* _Your task_
Retype precisely the section of the data that starts at the line containing "for node in" and runs to its final line, ends included.

* _Given information_
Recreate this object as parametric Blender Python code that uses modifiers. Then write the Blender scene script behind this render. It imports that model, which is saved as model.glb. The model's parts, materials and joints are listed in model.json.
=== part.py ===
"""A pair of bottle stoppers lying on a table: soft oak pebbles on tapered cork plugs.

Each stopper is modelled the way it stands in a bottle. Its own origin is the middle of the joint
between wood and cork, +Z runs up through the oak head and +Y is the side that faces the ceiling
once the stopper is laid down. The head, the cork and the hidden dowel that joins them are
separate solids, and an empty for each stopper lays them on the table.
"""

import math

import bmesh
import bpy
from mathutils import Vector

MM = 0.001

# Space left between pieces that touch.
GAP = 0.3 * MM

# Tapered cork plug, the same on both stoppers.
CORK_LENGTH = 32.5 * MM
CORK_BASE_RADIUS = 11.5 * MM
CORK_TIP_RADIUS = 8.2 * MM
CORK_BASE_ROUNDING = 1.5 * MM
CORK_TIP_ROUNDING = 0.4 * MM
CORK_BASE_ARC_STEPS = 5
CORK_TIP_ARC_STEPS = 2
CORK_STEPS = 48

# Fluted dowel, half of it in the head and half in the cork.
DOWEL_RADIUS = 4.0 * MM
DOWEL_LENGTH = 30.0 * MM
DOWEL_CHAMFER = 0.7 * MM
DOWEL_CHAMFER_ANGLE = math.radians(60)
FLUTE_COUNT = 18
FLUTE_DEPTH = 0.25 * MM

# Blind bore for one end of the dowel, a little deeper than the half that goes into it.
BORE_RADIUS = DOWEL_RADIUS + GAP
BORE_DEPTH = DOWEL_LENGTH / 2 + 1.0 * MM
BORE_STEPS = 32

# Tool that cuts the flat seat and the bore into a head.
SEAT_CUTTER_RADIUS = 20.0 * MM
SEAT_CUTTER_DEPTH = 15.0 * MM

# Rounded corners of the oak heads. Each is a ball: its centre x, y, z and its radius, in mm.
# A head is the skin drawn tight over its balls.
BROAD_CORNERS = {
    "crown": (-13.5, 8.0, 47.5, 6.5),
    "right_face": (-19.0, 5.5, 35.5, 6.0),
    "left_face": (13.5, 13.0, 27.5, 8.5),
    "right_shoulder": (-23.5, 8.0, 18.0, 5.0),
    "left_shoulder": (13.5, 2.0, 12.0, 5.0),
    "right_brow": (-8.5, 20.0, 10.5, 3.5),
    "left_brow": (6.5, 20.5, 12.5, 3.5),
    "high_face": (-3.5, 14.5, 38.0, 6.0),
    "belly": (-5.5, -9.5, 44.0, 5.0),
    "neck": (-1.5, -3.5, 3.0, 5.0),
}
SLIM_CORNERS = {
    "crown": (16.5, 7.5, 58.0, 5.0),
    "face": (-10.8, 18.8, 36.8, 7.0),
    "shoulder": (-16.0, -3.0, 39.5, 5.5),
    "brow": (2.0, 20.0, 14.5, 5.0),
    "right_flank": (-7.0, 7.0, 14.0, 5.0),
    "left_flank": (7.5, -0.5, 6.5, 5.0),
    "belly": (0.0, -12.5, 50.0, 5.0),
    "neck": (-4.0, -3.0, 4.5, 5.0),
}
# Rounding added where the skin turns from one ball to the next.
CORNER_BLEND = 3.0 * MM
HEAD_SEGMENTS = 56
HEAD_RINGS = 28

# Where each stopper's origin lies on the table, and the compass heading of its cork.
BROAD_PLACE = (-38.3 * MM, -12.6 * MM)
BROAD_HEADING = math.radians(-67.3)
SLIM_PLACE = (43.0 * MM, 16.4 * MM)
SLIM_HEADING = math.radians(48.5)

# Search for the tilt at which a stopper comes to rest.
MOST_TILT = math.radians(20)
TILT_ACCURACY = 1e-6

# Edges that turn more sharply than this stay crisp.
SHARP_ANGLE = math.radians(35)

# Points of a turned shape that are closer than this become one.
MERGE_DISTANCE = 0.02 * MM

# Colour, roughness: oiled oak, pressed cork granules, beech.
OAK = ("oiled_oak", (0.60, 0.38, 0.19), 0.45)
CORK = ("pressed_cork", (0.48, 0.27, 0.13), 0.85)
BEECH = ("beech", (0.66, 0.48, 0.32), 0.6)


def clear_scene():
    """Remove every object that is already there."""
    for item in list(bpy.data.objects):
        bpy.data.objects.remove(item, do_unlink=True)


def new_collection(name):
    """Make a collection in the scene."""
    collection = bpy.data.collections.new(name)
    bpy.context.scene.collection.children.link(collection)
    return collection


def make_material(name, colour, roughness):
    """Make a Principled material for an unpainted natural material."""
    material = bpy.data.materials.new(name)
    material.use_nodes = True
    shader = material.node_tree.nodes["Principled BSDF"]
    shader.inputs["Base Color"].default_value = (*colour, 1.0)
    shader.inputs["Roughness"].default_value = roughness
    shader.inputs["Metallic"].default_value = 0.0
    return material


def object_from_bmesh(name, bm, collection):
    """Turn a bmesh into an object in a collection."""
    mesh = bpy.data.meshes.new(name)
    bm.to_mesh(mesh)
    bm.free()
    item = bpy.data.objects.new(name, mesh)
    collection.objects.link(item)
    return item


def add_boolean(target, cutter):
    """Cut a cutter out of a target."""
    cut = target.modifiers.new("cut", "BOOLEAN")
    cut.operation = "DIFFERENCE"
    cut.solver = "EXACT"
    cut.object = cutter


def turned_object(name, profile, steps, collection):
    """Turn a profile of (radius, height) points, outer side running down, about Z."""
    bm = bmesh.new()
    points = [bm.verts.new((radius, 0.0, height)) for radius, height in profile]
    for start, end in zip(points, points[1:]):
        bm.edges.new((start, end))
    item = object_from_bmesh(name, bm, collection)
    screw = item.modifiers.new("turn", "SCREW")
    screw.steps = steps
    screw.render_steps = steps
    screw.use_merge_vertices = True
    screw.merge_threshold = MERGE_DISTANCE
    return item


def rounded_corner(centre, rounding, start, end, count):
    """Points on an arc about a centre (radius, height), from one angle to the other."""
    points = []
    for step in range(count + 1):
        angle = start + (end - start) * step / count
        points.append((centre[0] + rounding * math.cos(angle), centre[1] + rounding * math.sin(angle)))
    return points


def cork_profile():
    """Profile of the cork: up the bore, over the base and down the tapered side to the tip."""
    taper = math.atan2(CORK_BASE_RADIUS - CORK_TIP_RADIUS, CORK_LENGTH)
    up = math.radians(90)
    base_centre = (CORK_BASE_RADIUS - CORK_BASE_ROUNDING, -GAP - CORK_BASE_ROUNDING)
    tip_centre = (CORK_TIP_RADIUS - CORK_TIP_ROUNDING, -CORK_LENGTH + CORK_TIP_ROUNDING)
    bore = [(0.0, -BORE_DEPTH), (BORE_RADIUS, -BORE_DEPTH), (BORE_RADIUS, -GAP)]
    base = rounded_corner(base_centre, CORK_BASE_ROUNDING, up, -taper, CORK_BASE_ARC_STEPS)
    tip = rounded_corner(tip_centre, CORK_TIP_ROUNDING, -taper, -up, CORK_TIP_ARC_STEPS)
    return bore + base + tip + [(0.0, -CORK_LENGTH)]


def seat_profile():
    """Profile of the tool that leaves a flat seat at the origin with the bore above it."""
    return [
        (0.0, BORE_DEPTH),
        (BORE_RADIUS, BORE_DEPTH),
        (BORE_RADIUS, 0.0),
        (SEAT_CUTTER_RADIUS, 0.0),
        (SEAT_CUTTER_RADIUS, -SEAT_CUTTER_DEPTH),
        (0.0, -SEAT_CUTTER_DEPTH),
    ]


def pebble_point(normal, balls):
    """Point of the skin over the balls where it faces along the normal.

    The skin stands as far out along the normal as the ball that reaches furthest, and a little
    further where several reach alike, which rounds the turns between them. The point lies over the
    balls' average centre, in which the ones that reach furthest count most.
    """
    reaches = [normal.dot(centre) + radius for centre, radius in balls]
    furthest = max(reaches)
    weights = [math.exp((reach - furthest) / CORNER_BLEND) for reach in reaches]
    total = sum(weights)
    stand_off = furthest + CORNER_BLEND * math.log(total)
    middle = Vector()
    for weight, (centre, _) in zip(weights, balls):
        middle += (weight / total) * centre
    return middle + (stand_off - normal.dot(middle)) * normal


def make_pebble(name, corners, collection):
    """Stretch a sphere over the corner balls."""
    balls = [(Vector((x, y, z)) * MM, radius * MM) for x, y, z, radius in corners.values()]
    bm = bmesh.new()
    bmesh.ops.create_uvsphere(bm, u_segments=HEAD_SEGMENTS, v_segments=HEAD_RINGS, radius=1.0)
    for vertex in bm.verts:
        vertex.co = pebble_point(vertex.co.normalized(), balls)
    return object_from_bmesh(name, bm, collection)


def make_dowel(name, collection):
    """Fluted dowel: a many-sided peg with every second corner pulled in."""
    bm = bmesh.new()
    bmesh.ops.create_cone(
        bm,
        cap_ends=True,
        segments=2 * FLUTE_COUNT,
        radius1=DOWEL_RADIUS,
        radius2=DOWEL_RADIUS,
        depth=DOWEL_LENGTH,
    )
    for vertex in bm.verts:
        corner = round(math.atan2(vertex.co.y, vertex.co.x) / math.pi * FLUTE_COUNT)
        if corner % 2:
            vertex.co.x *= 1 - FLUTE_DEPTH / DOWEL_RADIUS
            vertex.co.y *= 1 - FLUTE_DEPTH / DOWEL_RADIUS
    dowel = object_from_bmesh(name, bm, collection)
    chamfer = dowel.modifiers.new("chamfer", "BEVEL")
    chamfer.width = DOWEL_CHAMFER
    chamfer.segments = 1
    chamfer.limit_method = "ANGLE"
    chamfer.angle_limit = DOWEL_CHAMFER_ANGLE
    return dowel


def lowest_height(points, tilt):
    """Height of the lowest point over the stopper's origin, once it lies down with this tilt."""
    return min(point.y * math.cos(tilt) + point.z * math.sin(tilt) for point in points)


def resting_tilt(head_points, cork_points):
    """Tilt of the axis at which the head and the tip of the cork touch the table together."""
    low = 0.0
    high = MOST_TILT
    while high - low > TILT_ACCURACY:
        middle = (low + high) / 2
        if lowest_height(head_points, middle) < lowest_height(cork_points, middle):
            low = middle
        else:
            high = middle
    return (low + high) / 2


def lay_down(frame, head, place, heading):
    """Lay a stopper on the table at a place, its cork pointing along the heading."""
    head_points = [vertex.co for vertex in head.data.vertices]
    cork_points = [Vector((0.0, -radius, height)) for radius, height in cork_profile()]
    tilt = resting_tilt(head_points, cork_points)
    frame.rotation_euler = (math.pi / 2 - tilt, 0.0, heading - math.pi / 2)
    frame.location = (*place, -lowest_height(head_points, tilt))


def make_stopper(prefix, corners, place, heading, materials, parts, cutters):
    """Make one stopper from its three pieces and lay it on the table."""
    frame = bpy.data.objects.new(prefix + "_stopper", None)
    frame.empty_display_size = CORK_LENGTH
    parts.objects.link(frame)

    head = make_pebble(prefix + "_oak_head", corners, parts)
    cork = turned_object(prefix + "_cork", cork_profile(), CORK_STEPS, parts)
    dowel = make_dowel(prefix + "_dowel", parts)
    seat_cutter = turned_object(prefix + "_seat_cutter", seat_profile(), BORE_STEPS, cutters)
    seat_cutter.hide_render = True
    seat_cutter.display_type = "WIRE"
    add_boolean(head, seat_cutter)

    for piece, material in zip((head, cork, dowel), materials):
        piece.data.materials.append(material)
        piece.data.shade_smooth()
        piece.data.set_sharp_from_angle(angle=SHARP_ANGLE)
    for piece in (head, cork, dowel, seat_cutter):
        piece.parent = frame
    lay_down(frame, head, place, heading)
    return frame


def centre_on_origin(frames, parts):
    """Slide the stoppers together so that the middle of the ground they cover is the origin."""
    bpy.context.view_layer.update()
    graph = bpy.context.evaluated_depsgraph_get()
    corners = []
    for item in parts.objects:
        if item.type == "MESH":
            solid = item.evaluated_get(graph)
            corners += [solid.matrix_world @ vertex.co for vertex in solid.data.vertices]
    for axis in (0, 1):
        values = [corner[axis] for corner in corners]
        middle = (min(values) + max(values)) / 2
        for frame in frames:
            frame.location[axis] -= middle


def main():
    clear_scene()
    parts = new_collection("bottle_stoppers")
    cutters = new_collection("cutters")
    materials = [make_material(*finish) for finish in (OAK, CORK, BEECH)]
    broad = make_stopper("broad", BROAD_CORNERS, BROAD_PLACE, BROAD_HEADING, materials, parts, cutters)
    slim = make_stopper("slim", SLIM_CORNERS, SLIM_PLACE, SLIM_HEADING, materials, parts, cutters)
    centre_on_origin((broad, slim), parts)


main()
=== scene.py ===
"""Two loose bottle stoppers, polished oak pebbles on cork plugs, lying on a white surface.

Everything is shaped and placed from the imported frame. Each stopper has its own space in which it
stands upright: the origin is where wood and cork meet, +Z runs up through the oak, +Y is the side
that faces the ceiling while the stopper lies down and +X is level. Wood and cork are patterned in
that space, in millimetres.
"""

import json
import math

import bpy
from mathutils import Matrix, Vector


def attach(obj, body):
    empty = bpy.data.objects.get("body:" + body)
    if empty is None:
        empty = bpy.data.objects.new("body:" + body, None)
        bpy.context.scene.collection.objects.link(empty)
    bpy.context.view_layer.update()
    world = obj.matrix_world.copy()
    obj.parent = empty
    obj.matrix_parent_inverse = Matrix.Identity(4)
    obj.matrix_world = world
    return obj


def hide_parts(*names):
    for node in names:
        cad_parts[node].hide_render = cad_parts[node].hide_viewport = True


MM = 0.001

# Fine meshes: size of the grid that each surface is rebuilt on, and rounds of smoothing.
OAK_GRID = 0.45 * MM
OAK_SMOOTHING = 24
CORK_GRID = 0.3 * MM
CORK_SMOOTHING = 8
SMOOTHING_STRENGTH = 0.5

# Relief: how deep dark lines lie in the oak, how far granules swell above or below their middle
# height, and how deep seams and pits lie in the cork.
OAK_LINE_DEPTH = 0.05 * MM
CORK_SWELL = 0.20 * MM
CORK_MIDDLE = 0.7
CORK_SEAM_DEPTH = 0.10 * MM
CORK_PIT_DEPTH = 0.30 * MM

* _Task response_
    for node in names:
        cad_parts[node].hide_render = cad_parts[node].hide_viewport = True


MM = 0.001

# Fine meshes: size of the grid that each surface is rebuilt on, and rounds of smoothing.
OAK_GRID = 0.45 * MM
OAK_SMOOTHING = 24
CORK_GRID = 0.3 * MM
CORK_SMOOTHING = 8
SMOOTHING_STRENGTH = 0.5

# Relief: how deep dark lines lie in the oak, how far granules swell above or below their middle
# height, and how deep seams and pits lie in the cork.
OAK_LINE_DEPTH = 0.05 * MM
CORK_SWELL = 0.20 * MM
CORK_MIDDLE = 0.7
CORK_SEAM_DEPTH = 0.10 * MM
CORK_PIT_DEPTH = 0.30 * MM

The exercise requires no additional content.